Analyze repeated-measures data with Quali-Fi
Frequently Asked Questions
How many participants do I need for the Friedman test?
With three conditions, a minimum of about 10-12 participants is often cited, though more is always better. For small samples (n < 10), you should use exact p-values rather than the chi-square approximation, which most statistical software can provide.
Can the Friedman test handle missing data?
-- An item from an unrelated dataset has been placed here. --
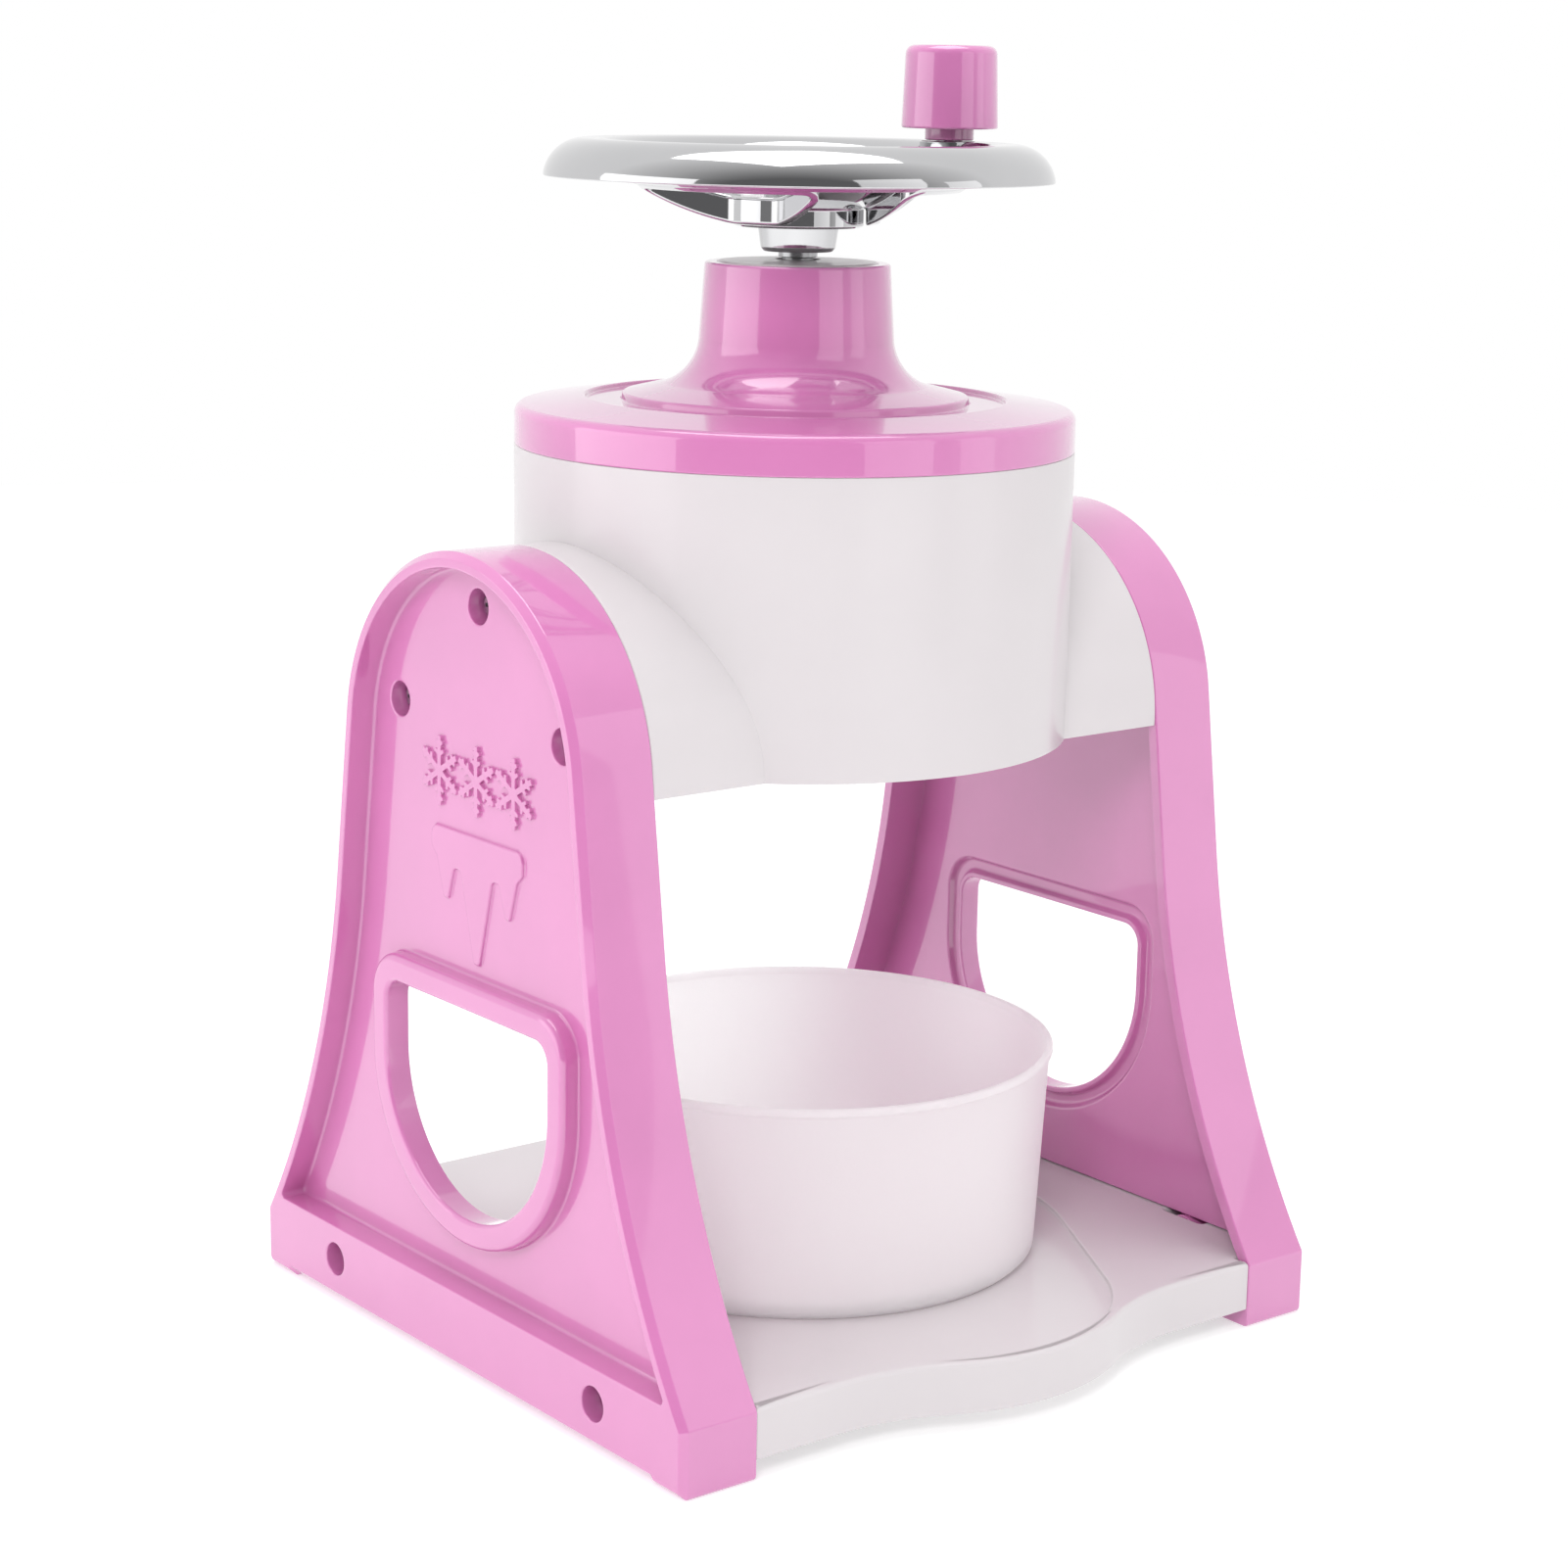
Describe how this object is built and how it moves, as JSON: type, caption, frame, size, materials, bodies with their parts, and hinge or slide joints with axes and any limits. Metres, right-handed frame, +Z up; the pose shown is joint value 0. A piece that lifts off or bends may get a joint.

Standard implementations require complete data, each participant must have scores for all conditions. If a participant is missing one condition, they're typically excluded entirely. Some software offers adjustments for missing data, but the safest approach is to address missingness before running the test.
What's the effect size for the Friedman test?
Kendall's W (coefficient of concordance) is the standard effect size. It ranges from 0 (no agreement in rankings) to 1 (perfect agreement). W = χ²_F / (n(k-1)). Values around 0.1 are small, 0.3 medium, and 0.5+ large.